Defending a corporate welfare agency. Attacking the critics of intrusive federal anti-terrorism measures. Giving a President the benefit of the doubt regarding the jailing of journalists critical of U.S. foreign policy. Ignoring multiple, deadly, ongoing, unauthorized wars. Celebrating military victory over a weak country as if creates moral legitimacy. Keeping Guantanamo Bay open.
What has happened to the American Left?
Barack Obama happened, that's what.
During the Bush Era, I watched, disgusted, along with many of my conservative friends, as large chunks of our "movement" tossed their principles out the window in support of "Our President." No Child Left Behind. Medicare Part D. The Iraq War. Overspending. Pork-barrell spending. Saving Arlen Specter. I found all of these things un-conservative, but many journalists, publications, and institutions on the Right signed on with them, in many cases largely out of loyalty or deference to a mostly conservative GOP President.
I think the same thing is happening to the Left today. So many of the causes that motivated them before -- opposing torture, war, corporate America, and the surveillance state -- have been pushed aside in favor of defending the President and opposing "the far-Right."
Some examples:
- A writer at the Nation defended the corporate-welfare agency Ex-Im -- which gives most of its subsidies to Boeing and most of the remainder to huge corporations like GE, Bechtel, and United Technologies -- and attacked its critics as "far-right."
- Two writers at the Nation attacked critics of the TSA's intrusive naked-scans and full-body pat-downs.
- When a Nation writer did critique the President -- for supporting the continued jailing of a Yemeni journalist whose work criticized the U.S. -- Mother Jones writer Kevin Drum told liberals to lay off Obama.

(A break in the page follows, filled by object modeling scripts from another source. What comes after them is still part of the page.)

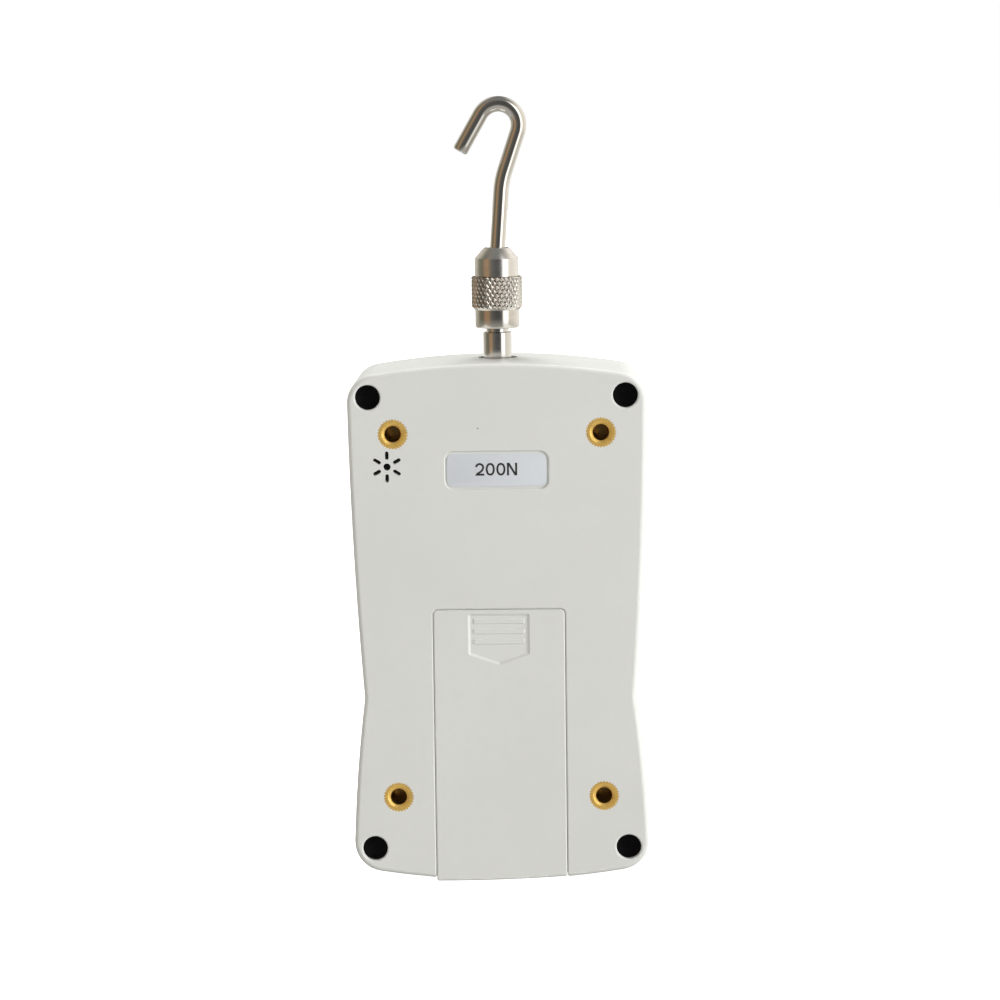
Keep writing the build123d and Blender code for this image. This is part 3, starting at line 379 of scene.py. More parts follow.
def turned_metal(name, colour, rough=0.2, rings=2600.0, ring_depth=0.000004,
                 axis="Z", tarnish=(0.5, 0.46, 0.4), tarnish_amount=0.15):
    """Metal from a lathe: fine feed marks round the axis, a few stains."""
    n = Nodes(name)
    squash = {"Z": (0.02, 0.02, 1.0), "Y": (0.02, 1.0, 0.02)}[axis]
    feed = n.noise(rings, 3.0, 0.7, n.mapped(squash))
    coarse = n.noise(rings / 6, 2.0, 0.6, n.mapped(squash, location=(3, 1, 2)))
    stain = n.noise(140.0, 5.0, 0.65, distortion=0.6)
    base = n.mix(n.math("MULTIPLY", n.to(stain, 0.0, 1.0, 0.5, 0.75), tarnish_amount),
                 colour, tarnish)
    base = n.mix(n.to(feed, 0.0, 0.16, 0.35, 0.65), base, shade(colour, 0.72))
    n.use("Base Color", base)
    n.use("Roughness", n.to(n.math("ADD", n.math("MULTIPLY", feed, 0.6),
                                   n.math("MULTIPLY", stain, 0.4)),
                            rough * 0.7, rough * 1.4, 0.3, 0.7))
    n.use("Normal", n.bump(feed, ring_depth, 1.0, n.bump(coarse, ring_depth * 3, 0.6)))
    n.set(Metallic=1.0)
    return n.mat


def insert_brass(name, rim, painted_bore_shade, rough=0.3):
    """Knurled brass, bright at its face; its colour darkens down its bore, which is painted shade in the
    hole.
    """
    n = Nodes(name)
    parts = n.node("ShaderNodeSeparateXYZ")
    n.link(n.coord.outputs["Object"], parts.inputs[0])
    # painted shade: the deeper into the insert's hole, the more the colour turns to the dark bore colour
    deep = n.to(parts.outputs["Y"], 0.0, 1.0, 0.00034, 0.0010)
    feed = n.noise(2200.0, 3.0, 0.7, n.mapped((0.02, 1.0, 0.02)))
    stain = n.noise(420.0, 4.0, 0.65, distortion=0.5)
    worn = n.mix(n.to(stain, 0.0, 0.8, 0.48, 0.72), rim, shade(rim, 0.66))
    worn = n.mix(n.to(feed, 0.0, 0.15, 0.35, 0.65), worn, shade(rim, 0.75))
    n.use("Base Color", n.mix(deep, worn, painted_bore_shade))
    n.use("Metallic", n.to(deep, 0.50, 0.85))
    n.use("Roughness", n.to(stain, rough * 0.8, rough * 1.4, 0.3, 0.7))
    n.use("Normal", n.bump(feed, 0.000003, 1.0, n.bump(stain, 0.00001, 0.6)))
    return n.mat


def plated(name, colour, rough=0.09, scuff=0.08):
    """Bright drawn wire or plating with smudges and fine scratches."""
    n = Nodes(name)
    smudge = n.noise(90.0, 4.0, 0.6)
    scratch = n.noise(900.0, 2.0, 0.6, n.mapped((1.0, 1.0, 0.05), (0.3, 0.2, 0.0)))
    n.use("Base Color", n.mix(n.to(smudge, 0.0, 0.25, 0.35, 0.7), colour, shade(colour, 0.8)))
    n.use("Roughness", n.to(n.math("ADD", n.math("MULTIPLY", smudge, 0.7),
                                   n.math("MULTIPLY", scratch, 0.3)),
                            rough, rough + scuff, 0.35, 0.7))
    n.use("Normal", n.bump(scratch, 0.000003, 0.5, n.bump(n.noise(160.0, 2.0), 0.00002, 0.5)))
    n.set(Metallic=1.0)
    return n.mat


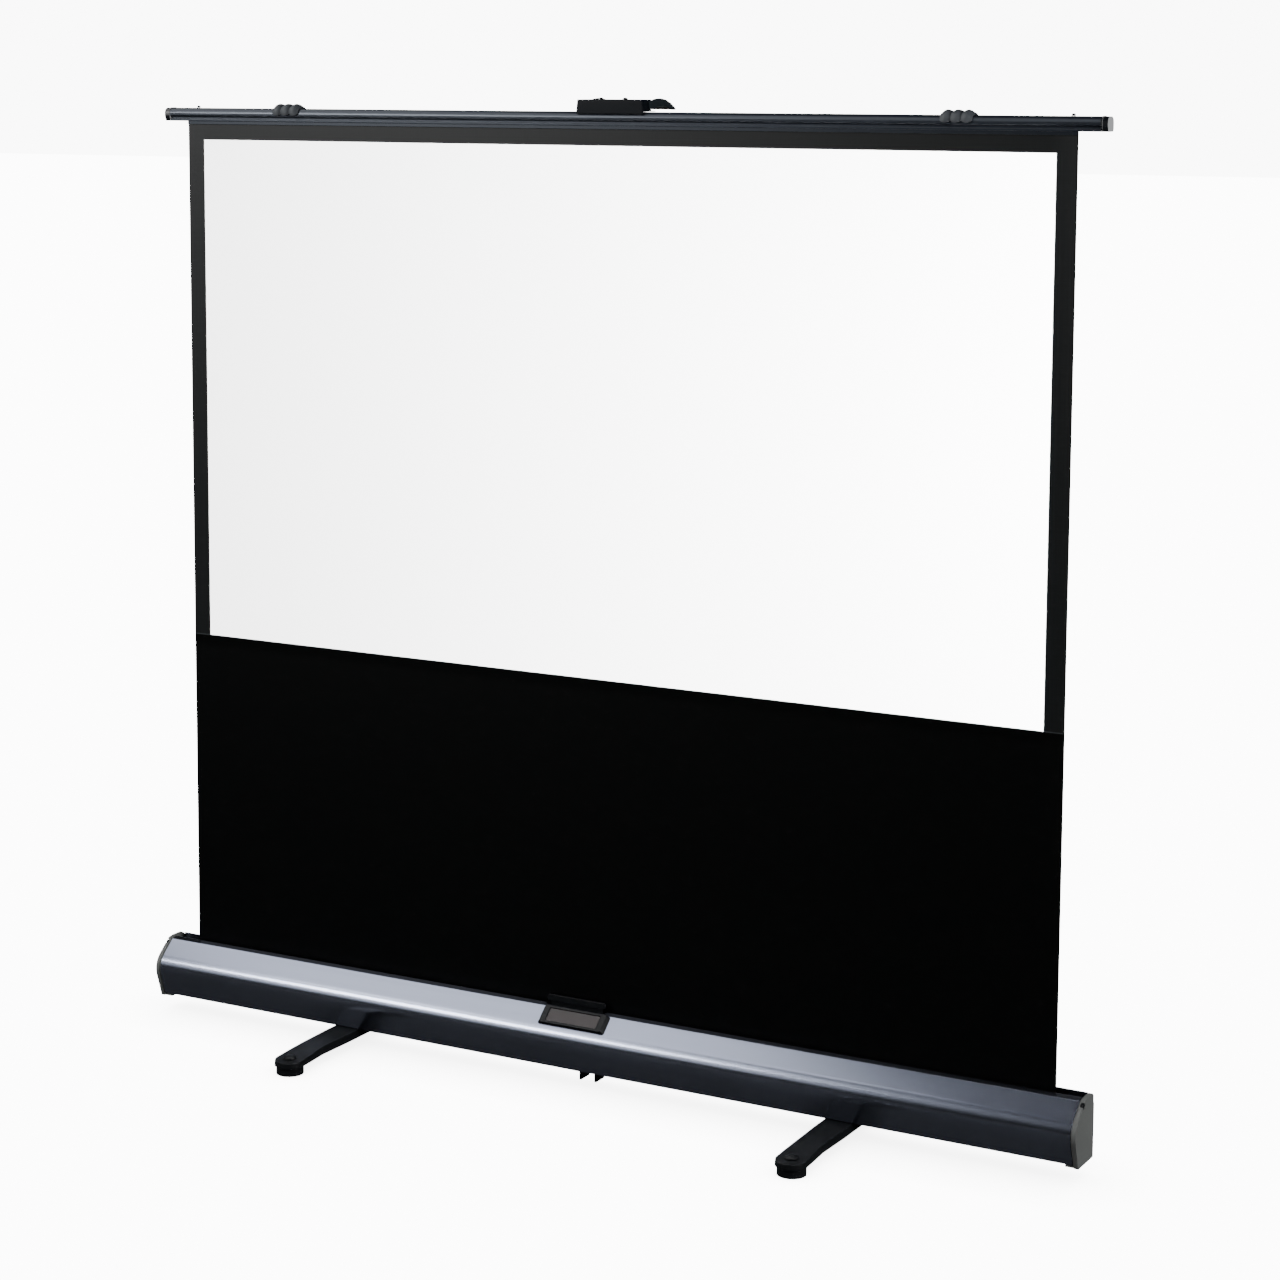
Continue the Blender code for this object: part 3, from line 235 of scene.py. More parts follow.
def stretched(tree, vector, scale):
    """A place scaled along each axis, which stretches a pattern the other way."""
    node = tree.nodes.new("ShaderNodeMapping")
    node.inputs["Scale"].default_value = scale
    link(tree, vector, node.inputs["Vector"])
    return node.outputs["Vector"]


def place(tree):
    """The place on the piece, in its own metres."""
    return tree.nodes.new("ShaderNodeTexCoord").outputs["Object"]


def per_length(tree, vector, length):
    """A place counted in lengths, so that a pattern repeats at about that length."""
    node = tree.nodes.new("ShaderNodeVectorMath")
    node.operation = "SCALE"
    link(tree, vector, node.inputs[0])
    link(tree, maths(tree, "DIVIDE", 1.0, length), node.inputs["Scale"])
    return node.outputs[0]


def axes(tree, vector):
    """The X, Y and Z of a vector, by name."""
    node = tree.nodes.new("ShaderNodeSeparateXYZ")
    link(tree, vector, node.inputs[0])
    return node.outputs


def tint(tree, amount, base, other):
    """Mixes two colours by an amount; each colour is a socket or three numbers."""
    node = tree.nodes.new("ShaderNodeMix")
    node.data_type = "RGBA"
    for slot, value in ((node.inputs[6], base), (node.inputs[7], other)):
        if hasattr(value, "links"):
            link(tree, value, slot)
        else:
            slot.default_value = (*value, 1.0)
    if isinstance(amount, (int, float)):
        node.inputs[0].default_value = amount
    else:
        link(tree, amount, node.inputs[0])
    return node.outputs[2]


# Shared shader effects


def build_grain():
    """Fine moulded grain: a height, and a slow mottle of the colour."""
    group, given, out = new_group("moulded_grain", [("Size", FLOAT, 0.0006)],
                                  [("Height", FLOAT), ("Mottle", FLOAT)])
    where = place(group)
    fine = noise_field(group, per_length(group, where, given.outputs["Size"]), 1.0, 2.0)
    link(group, fine, out.inputs["Height"])
    link(group, noise_field(group, where, 22.0, 3.0), out.inputs["Mottle"])
    return group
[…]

- The Anti-War movement basically disappeared.
- 53 percent of self-described "liberal Democrats" said they supported Obama's decision to keep Guantanamo open.
- The Center for American Progress and the Kos of Daily Kos both used the ouster and killing of Ghadafi as grounds for mocking those who objected to the illegality of Obama's attack on Libya.
I could go on. Liberal writer Glenn Greenwald is among the best at tracking this liberal partisan hypocrisy. On war and national security issues, Jeremy Scahill and Spencer Ackerman are among the liberals best at keeping Obama accountable. But significant segments of the Left have shown that it was Bush, rather than any principle, that had them upset last decade.